:: EXERCISE INSTRUCTIONS ::
Repeat exactly, and only, the lines from the one that contains "for name, pose, back, outline" through the one that contains "imported = [obj", both ends included.

____

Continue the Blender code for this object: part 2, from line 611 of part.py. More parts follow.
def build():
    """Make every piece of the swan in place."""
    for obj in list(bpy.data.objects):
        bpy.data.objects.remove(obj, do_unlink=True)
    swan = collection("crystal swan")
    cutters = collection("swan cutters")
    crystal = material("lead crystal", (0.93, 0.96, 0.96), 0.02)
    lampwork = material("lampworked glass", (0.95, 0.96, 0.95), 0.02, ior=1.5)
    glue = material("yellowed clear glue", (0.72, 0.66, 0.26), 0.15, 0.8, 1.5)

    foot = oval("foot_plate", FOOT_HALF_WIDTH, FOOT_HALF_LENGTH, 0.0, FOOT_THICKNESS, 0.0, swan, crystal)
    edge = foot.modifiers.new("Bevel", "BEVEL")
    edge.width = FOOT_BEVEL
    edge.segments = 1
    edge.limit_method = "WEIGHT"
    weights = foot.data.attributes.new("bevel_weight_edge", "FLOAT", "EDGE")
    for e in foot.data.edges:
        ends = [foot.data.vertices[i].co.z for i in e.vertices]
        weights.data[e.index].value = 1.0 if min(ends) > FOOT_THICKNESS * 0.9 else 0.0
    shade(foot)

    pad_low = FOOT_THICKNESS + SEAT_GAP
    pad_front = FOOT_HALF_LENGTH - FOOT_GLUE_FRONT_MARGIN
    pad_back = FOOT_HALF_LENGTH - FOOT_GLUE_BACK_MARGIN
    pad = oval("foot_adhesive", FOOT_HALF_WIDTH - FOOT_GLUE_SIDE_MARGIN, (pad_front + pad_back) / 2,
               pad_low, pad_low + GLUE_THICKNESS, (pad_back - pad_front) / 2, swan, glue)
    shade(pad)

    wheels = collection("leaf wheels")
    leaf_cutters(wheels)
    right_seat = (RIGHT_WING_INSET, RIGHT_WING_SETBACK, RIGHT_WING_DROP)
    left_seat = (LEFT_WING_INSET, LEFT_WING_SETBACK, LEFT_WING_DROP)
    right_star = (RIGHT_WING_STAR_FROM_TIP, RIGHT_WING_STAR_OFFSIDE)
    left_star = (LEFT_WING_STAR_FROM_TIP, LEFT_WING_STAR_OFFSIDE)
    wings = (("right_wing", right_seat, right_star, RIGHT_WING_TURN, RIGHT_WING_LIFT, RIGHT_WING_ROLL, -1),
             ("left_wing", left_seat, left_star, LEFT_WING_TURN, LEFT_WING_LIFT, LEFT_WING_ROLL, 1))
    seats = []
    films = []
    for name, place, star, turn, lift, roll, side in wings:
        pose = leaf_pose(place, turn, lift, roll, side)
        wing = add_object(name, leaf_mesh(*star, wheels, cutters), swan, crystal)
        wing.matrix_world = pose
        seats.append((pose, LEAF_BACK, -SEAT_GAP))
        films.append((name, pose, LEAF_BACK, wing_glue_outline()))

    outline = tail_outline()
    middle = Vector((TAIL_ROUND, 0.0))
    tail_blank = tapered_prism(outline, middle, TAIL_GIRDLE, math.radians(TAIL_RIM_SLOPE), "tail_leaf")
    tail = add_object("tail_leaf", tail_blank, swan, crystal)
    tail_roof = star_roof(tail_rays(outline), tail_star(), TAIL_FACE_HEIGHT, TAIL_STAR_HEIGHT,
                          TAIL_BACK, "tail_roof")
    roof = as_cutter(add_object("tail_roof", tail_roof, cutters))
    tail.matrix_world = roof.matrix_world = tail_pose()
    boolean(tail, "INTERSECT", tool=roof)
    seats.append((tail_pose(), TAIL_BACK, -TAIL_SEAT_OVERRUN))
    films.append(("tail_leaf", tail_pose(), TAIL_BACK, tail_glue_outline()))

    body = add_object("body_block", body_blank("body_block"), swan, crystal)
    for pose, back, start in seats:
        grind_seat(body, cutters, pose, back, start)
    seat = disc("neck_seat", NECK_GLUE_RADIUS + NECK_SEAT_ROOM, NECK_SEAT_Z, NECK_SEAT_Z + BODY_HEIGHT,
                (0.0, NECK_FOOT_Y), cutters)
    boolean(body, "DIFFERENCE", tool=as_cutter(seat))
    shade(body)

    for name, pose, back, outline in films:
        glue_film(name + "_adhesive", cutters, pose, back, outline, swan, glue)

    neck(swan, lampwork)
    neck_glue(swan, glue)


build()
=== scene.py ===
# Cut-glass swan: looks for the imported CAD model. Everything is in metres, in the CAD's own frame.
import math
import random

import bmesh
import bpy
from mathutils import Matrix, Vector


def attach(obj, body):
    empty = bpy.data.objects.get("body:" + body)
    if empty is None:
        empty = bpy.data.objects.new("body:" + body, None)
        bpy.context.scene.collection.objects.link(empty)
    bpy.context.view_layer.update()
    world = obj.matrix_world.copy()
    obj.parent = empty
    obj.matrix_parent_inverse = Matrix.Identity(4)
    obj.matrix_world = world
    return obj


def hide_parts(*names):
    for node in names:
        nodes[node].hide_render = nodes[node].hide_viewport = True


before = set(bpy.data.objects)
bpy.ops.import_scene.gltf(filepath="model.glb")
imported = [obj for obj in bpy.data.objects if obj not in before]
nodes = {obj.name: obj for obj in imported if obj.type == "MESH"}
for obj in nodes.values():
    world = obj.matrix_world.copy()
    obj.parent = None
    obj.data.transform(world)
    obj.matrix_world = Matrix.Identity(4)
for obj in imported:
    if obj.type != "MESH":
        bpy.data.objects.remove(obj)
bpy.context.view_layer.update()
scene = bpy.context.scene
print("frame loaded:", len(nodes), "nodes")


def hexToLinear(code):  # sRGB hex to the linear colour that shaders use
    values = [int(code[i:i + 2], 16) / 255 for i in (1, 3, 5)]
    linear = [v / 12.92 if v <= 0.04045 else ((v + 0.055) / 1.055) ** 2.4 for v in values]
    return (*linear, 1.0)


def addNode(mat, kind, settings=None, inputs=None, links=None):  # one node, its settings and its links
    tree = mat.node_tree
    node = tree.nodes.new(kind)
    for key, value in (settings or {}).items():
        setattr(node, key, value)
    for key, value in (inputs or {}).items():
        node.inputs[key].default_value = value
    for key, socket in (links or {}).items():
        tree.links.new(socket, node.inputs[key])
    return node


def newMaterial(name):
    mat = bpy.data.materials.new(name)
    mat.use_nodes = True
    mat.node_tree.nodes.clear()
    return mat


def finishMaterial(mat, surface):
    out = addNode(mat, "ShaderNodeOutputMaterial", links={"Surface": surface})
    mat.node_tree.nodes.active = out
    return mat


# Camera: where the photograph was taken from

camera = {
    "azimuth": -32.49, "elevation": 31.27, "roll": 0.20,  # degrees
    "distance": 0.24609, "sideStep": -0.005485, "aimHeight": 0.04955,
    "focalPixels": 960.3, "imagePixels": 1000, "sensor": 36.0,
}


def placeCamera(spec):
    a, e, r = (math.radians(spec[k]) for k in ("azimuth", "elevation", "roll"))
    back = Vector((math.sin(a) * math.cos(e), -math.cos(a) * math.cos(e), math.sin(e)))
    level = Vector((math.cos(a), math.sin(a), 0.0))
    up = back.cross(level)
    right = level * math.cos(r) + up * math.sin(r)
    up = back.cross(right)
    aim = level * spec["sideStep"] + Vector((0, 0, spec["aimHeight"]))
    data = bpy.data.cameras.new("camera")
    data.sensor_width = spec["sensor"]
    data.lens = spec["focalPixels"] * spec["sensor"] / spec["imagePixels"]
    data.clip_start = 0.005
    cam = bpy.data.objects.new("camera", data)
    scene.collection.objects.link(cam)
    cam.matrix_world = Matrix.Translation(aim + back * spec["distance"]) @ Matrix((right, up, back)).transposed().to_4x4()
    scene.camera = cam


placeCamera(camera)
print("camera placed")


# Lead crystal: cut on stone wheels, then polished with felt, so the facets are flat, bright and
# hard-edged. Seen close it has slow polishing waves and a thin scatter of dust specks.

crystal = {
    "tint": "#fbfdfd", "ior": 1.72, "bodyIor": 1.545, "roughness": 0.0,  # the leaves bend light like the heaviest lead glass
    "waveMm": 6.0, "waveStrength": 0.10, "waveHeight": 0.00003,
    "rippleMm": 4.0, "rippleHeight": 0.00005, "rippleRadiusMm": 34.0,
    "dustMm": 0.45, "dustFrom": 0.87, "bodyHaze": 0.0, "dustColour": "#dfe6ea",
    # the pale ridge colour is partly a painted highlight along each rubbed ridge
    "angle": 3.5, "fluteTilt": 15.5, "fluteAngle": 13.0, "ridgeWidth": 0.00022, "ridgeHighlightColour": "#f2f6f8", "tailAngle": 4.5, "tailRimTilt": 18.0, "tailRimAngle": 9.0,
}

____

:: THE RESULT ::
    for name, pose, back, outline in films:
        glue_film(name + "_adhesive", cutters, pose, back, outline, swan, glue)

    neck(swan, lampwork)
    neck_glue(swan, glue)


build()
=== scene.py ===
# Cut-glass swan: looks for the imported CAD model. Everything is in metres, in the CAD's own frame.
import math
import random

import bmesh
import bpy
from mathutils import Matrix, Vector


def attach(obj, body):
    empty = bpy.data.objects.get("body:" + body)
    if empty is None:
        empty = bpy.data.objects.new("body:" + body, None)
        bpy.context.scene.collection.objects.link(empty)
    bpy.context.view_layer.update()
    world = obj.matrix_world.copy()
    obj.parent = empty
    obj.matrix_parent_inverse = Matrix.Identity(4)
    obj.matrix_world = world
    return obj


def hide_parts(*names):
    for node in names:
        nodes[node].hide_render = nodes[node].hide_viewport = True


before = set(bpy.data.objects)
bpy.ops.import_scene.gltf(filepath="model.glb")
imported = [obj for obj in bpy.data.objects if obj not in before]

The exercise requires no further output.